■ **Exercise details**: Output the material below in full, exactly as it is.

■ **Source data**:
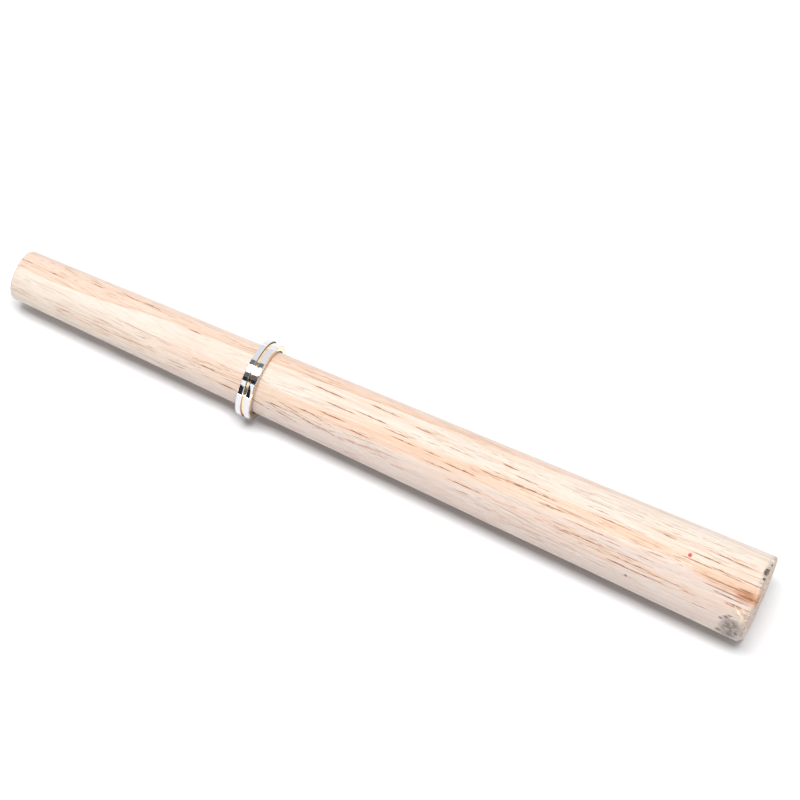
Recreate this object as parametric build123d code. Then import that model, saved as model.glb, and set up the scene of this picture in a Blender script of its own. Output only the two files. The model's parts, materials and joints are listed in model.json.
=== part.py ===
"""A turned wooden ring mandrel, lying on a table, with a two-tone finger ring seated on its taper.

Every piece is first drawn about the X axis with the thin end of the mandrel at x = 0.
The whole assembly is then tilted and lowered until it rests on the table, z = 0,
on two points: the bottom of the ring and the rim of the thick end.
Millimetres, +Z up, thin end towards -X, origin under the middle of the assembly.
"""
from build123d import *
import math
import os

# Wooden mandrel: one straight taper
mandrel_length = 240.0
tip_diameter = 15.4
base_diameter = 26.6
tip_edge_radius = 1.0
base_edge_radius = 0.5

# Finger ring: a gold-coloured core that carries two polished bands, with a channel between them
ring_distance_from_tip = 78.6
ring_width = 4.5
ring_outer_diameter = 24.1
channel_width = 1.0
channel_depth = 0.5
band_setback = 0.06          # how far each band stops short of the core's side face
band_outer_edge_radius = 0.20
band_channel_edge_radius = 0.10
core_edge_radius = 0.15
bore_crown = 0.25            # how much the bore widens from its middle to its ends
seat_clearance = 0.04        # radial gap between the seated ring and the wood

# Worked out from the sizes above
taper_slope = (base_diameter - tip_diameter) / 2 / mandrel_length
ring_middle = ring_distance_from_tip + ring_width / 2
wood_radius_under_ring = tip_diameter / 2 + taper_slope * ring_middle
ring_outer_radius = ring_outer_diameter / 2
core_outer_radius = ring_outer_radius - channel_depth
band_width = ring_width / 2 - channel_width / 2 - band_setback

# The crowned bore comes closest to the wood where its curve is parallel to the taper
bore_curve_radius = ((ring_width / 2) ** 2 + bore_crown ** 2) / (2 * bore_crown)
crown_rise_at_contact = bore_curve_radius * taper_slope ** 2 / 2
bore_radius = wood_radius_under_ring + crown_rise_at_contact + seat_clearance


def turned(outline):
    """Revolve a closed outline of the XY plane (x along the axis, y the radius) about the X axis."""
    return revolve(make_face(outline), axis=Axis.X)


def circles_at(solid, x, radius):
    """The circular edges of a turned solid at one station and radius."""
    edges = solid.edges().filter_by(GeomType.CIRCLE)
    return [
        edge for edge in edges
        if abs(edge.center().X - x) < 1e-3 and abs(edge.radius - radius) < 1e-3
    ]


def make_mandrel():
    """A solid wooden taper with both of its rims rounded over."""
    outline = Polyline(
        (0, 0),
        (0, tip_diameter / 2),
        (mandrel_length, base_diameter / 2),
        (mandrel_length, 0),
        close=True,
    )
    taper = turned(outline)
    taper = fillet(circles_at(taper, 0, tip_diameter / 2), tip_edge_radius)
    return fillet(circles_at(taper, mandrel_length, base_diameter / 2), base_edge_radius)


def make_ring_core():
    """The gold-coloured body of the ring: flat sides, plain outside, crowned comfort-fit bore."""
    near_side = ring_middle - ring_width / 2
    far_side = ring_middle + ring_width / 2
    mouth_radius = bore_radius + bore_crown
    outline = Curve() + [
        ThreePointArc((near_side, mouth_radius), (ring_middle, bore_radius), (far_side, mouth_radius)),
        Line((far_side, mouth_radius), (far_side, core_outer_radius)),
        Line((far_side, core_outer_radius), (near_side, core_outer_radius)),
        Line((near_side, core_outer_radius), (near_side, mouth_radius)),
    ]
    core = turned(outline)
    for side in (near_side, far_side):
        core = fillet(circles_at(core, side, mouth_radius), core_edge_radius)
    return core


def make_ring_band(side):
    """One polished band on the core: side is -1 towards the thin end and +1 towards the thick end."""
    channel_edge = ring_middle + side * channel_width / 2
    outer_edge = channel_edge + side * band_width
    outline = Polyline(
        (channel_edge, core_outer_radius),
        (channel_edge, ring_outer_radius),
        (outer_edge, ring_outer_radius),
        (outer_edge, core_outer_radius),
        close=True,
    )
    band = turned(outline)
    band = fillet(circles_at(band, outer_edge, ring_outer_radius), band_outer_edge_radius)
    return fillet(circles_at(band, channel_edge, ring_outer_radius), band_channel_edge_radius)


def resting_tilt():
    """The angle in degrees that sets the mandrel's thick rim and the ring on one level table.

    Both rest on a rounded edge, so the table touches two circles of the section at once.
    """
    ring_edge = ring_middle - channel_width / 2 - band_width + band_outer_edge_radius
    rim_rounding = base_edge_radius * (math.hypot(1, taper_slope) + taper_slope)
    run = (mandrel_length - base_edge_radius) - ring_edge
    drop = (base_diameter / 2 - rim_rounding) - (ring_outer_radius - band_outer_edge_radius)
    rounding = base_edge_radius - band_outer_edge_radius
    return math.degrees(math.asin(rounding / math.hypot(run, drop)) + math.atan2(drop, run))


def resting_place(parts):
    """The location that tilts the drawn parts and puts the origin under the middle of their box."""
    tilt = Rotation(0, -resting_tilt(), 0)
    box = Compound([tilt * part for part in parts]).bounding_box()
    return Location((-box.center().X, -box.center().Y, -box.min.Z)) * tilt


drawn = {
    "mandrel": make_mandrel(),
    "ring_core": make_ring_core(),
    "ring_band_tip_side": make_ring_band(-1),
    "ring_band_base_side": make_ring_band(1),
}
place = resting_place(list(drawn.values()))

os.makedirs("parts", exist_ok=True)
for node, solid in drawn.items():
    export_step(place * solid, f"parts/{node}.step")
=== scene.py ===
# Looks of a wooden ring mandrel with a two-tone ring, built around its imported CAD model.
import json
import math
import random

import bpy
from mathutils import Matrix, Vector, noise


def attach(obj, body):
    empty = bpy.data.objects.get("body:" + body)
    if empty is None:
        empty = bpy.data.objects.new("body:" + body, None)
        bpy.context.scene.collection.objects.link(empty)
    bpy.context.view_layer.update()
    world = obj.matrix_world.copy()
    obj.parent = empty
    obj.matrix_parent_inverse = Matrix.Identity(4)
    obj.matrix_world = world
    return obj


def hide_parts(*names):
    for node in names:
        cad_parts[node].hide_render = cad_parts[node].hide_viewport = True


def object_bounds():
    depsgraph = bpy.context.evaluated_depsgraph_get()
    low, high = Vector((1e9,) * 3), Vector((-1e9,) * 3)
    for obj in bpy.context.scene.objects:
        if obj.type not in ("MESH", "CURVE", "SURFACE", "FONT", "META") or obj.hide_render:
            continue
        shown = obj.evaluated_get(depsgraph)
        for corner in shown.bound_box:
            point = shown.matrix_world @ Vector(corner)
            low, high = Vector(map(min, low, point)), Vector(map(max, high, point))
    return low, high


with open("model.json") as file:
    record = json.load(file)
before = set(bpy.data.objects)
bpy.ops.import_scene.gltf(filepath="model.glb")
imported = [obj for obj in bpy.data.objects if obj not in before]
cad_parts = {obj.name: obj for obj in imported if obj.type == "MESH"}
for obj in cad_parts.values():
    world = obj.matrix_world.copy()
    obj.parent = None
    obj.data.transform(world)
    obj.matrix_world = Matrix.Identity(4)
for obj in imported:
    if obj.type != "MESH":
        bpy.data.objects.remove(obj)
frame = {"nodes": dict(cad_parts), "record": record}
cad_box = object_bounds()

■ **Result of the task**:
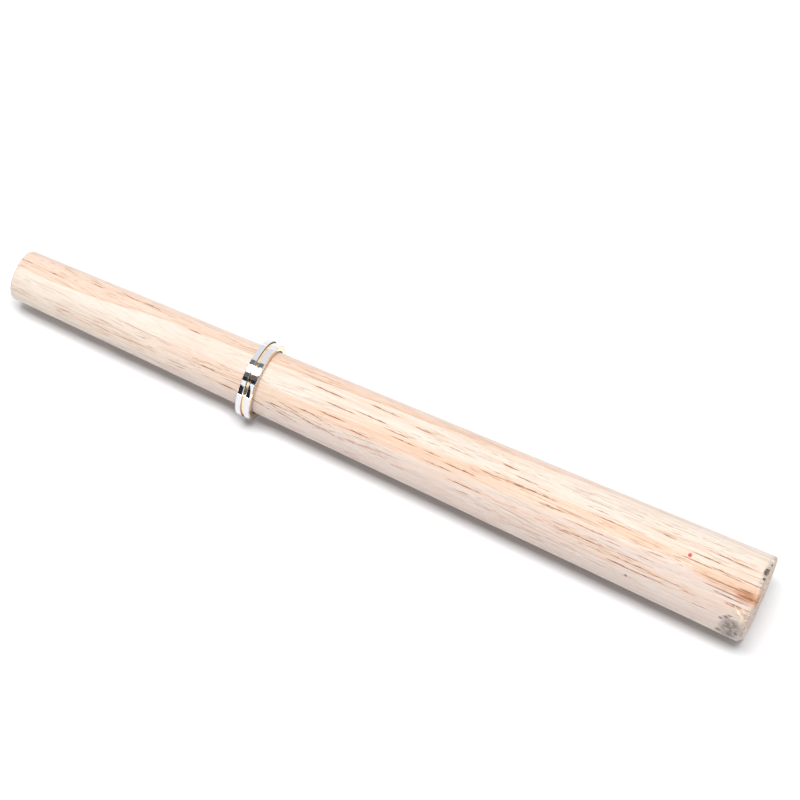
Recreate this object as parametric build123d code. Then import that model, saved as model.glb, and set up the scene of this picture in a Blender script of its own. Output only the two files. The model's parts, materials and joints are listed in model.json.
=== part.py ===
"""A turned wooden ring mandrel, lying on a table, with a two-tone finger ring seated on its taper.

Every piece is first drawn about the X axis with the thin end of the mandrel at x = 0.
The whole assembly is then tilted and lowered until it rests on the table, z = 0,
on two points: the bottom of the ring and the rim of the thick end.
Millimetres, +Z up, thin end towards -X, origin under the middle of the assembly.
"""
from build123d import *
import math
import os

# Wooden mandrel: one straight taper
mandrel_length = 240.0
tip_diameter = 15.4
base_diameter = 26.6
tip_edge_radius = 1.0
base_edge_radius = 0.5

# Finger ring: a gold-coloured core that carries two polished bands, with a channel between them
ring_distance_from_tip = 78.6
ring_width = 4.5
ring_outer_diameter = 24.1
channel_width = 1.0
channel_depth = 0.5
band_setback = 0.06          # how far each band stops short of the core's side face
band_outer_edge_radius = 0.20
band_channel_edge_radius = 0.10
core_edge_radius = 0.15
bore_crown = 0.25            # how much the bore widens from its middle to its ends
seat_clearance = 0.04        # radial gap between the seated ring and the wood

# Worked out from the sizes above
taper_slope = (base_diameter - tip_diameter) / 2 / mandrel_length
ring_middle = ring_distance_from_tip + ring_width / 2
wood_radius_under_ring = tip_diameter / 2 + taper_slope * ring_middle
ring_outer_radius = ring_outer_diameter / 2
core_outer_radius = ring_outer_radius - channel_depth
band_width = ring_width / 2 - channel_width / 2 - band_setback

# The crowned bore comes closest to the wood where its curve is parallel to the taper
bore_curve_radius = ((ring_width / 2) ** 2 + bore_crown ** 2) / (2 * bore_crown)
crown_rise_at_contact = bore_curve_radius * taper_slope ** 2 / 2
bore_radius = wood_radius_under_ring + crown_rise_at_contact + seat_clearance


def turned(outline):
    """Revolve a closed outline of the XY plane (x along the axis, y the radius) about the X axis."""
    return revolve(make_face(outline), axis=Axis.X)


def circles_at(solid, x, radius):
    """The circular edges of a turned solid at one station and radius."""
    edges = solid.edges().filter_by(GeomType.CIRCLE)
    return [
        edge for edge in edges
        if abs(edge.center().X - x) < 1e-3 and abs(edge.radius - radius) < 1e-3
    ]


def make_mandrel():
    """A solid wooden taper with both of its rims rounded over."""
    outline = Polyline(
        (0, 0),
        (0, tip_diameter / 2),
        (mandrel_length, base_diameter / 2),
        (mandrel_length, 0),
        close=True,
    )
    taper = turned(outline)
    taper = fillet(circles_at(taper, 0, tip_diameter / 2), tip_edge_radius)
    return fillet(circles_at(taper, mandrel_length, base_diameter / 2), base_edge_radius)


def make_ring_core():
    """The gold-coloured body of the ring: flat sides, plain outside, crowned comfort-fit bore."""
    near_side = ring_middle - ring_width / 2
    far_side = ring_middle + ring_width / 2
    mouth_radius = bore_radius + bore_crown
    outline = Curve() + [
        ThreePointArc((near_side, mouth_radius), (ring_middle, bore_radius), (far_side, mouth_radius)),
        Line((far_side, mouth_radius), (far_side, core_outer_radius)),
        Line((far_side, core_outer_radius), (near_side, core_outer_radius)),
        Line((near_side, core_outer_radius), (near_side, mouth_radius)),
    ]
    core = turned(outline)
    for side in (near_side, far_side):
        core = fillet(circles_at(core, side, mouth_radius), core_edge_radius)
    return core


def make_ring_band(side):
    """One polished band on the core: side is -1 towards the thin end and +1 towards the thick end."""
    channel_edge = ring_middle + side * channel_width / 2
    outer_edge = channel_edge + side * band_width
    outline = Polyline(
        (channel_edge, core_outer_radius),
        (channel_edge, ring_outer_radius),
        (outer_edge, ring_outer_radius),
        (outer_edge, core_outer_radius),
        close=True,
    )
    band = turned(outline)
    band = fillet(circles_at(band, outer_edge, ring_outer_radius), band_outer_edge_radius)
    return fillet(circles_at(band, channel_edge, ring_outer_radius), band_channel_edge_radius)


def resting_tilt():
    """The angle in degrees that sets the mandrel's thick rim and the ring on one level table.

    Both rest on a rounded edge, so the table touches two circles of the section at once.
    """
    ring_edge = ring_middle - channel_width / 2 - band_width + band_outer_edge_radius
    rim_rounding = base_edge_radius * (math.hypot(1, taper_slope) + taper_slope)
    run = (mandrel_length - base_edge_radius) - ring_edge
    drop = (base_diameter / 2 - rim_rounding) - (ring_outer_radius - band_outer_edge_radius)
    rounding = base_edge_radius - band_outer_edge_radius
    return math.degrees(math.asin(rounding / math.hypot(run, drop)) + math.atan2(drop, run))


def resting_place(parts):
    """The location that tilts the drawn parts and puts the origin under the middle of their box."""
    tilt = Rotation(0, -resting_tilt(), 0)
    box = Compound([tilt * part for part in parts]).bounding_box()
    return Location((-box.center().X, -box.center().Y, -box.min.Z)) * tilt


drawn = {
    "mandrel": make_mandrel(),
    "ring_core": make_ring_core(),
    "ring_band_tip_side": make_ring_band(-1),
    "ring_band_base_side": make_ring_band(1),
}
place = resting_place(list(drawn.values()))

os.makedirs("parts", exist_ok=True)
for node, solid in drawn.items():
    export_step(place * solid, f"parts/{node}.step")
=== scene.py ===
# Looks of a wooden ring mandrel with a two-tone ring, built around its imported CAD model.
import json
import math
import random

import bpy
from mathutils import Matrix, Vector, noise


def attach(obj, body):
    empty = bpy.data.objects.get("body:" + body)
    if empty is None:
        empty = bpy.data.objects.new("body:" + body, None)
        bpy.context.scene.collection.objects.link(empty)
    bpy.context.view_layer.update()
    world = obj.matrix_world.copy()
    obj.parent = empty
    obj.matrix_parent_inverse = Matrix.Identity(4)
    obj.matrix_world = world
    return obj


def hide_parts(*names):
    for node in names:
        cad_parts[node].hide_render = cad_parts[node].hide_viewport = True


def object_bounds():
    depsgraph = bpy.context.evaluated_depsgraph_get()
    low, high = Vector((1e9,) * 3), Vector((-1e9,) * 3)
    for obj in bpy.context.scene.objects:
        if obj.type not in ("MESH", "CURVE", "SURFACE", "FONT", "META") or obj.hide_render:
            continue
        shown = obj.evaluated_get(depsgraph)
        for corner in shown.bound_box:
            point = shown.matrix_world @ Vector(corner)
            low, high = Vector(map(min, low, point)), Vector(map(max, high, point))
    return low, high


with open("model.json") as file:
    record = json.load(file)
before = set(bpy.data.objects)
bpy.ops.import_scene.gltf(filepath="model.glb")
imported = [obj for obj in bpy.data.objects if obj not in before]
cad_parts = {obj.name: obj for obj in imported if obj.type == "MESH"}
for obj in cad_parts.values():
    world = obj.matrix_world.copy()
    obj.parent = None
    obj.data.transform(world)
    obj.matrix_world = Matrix.Identity(4)
for obj in imported:
    if obj.type != "MESH":
        bpy.data.objects.remove(obj)
frame = {"nodes": dict(cad_parts), "record": record}
cad_box = object_bounds()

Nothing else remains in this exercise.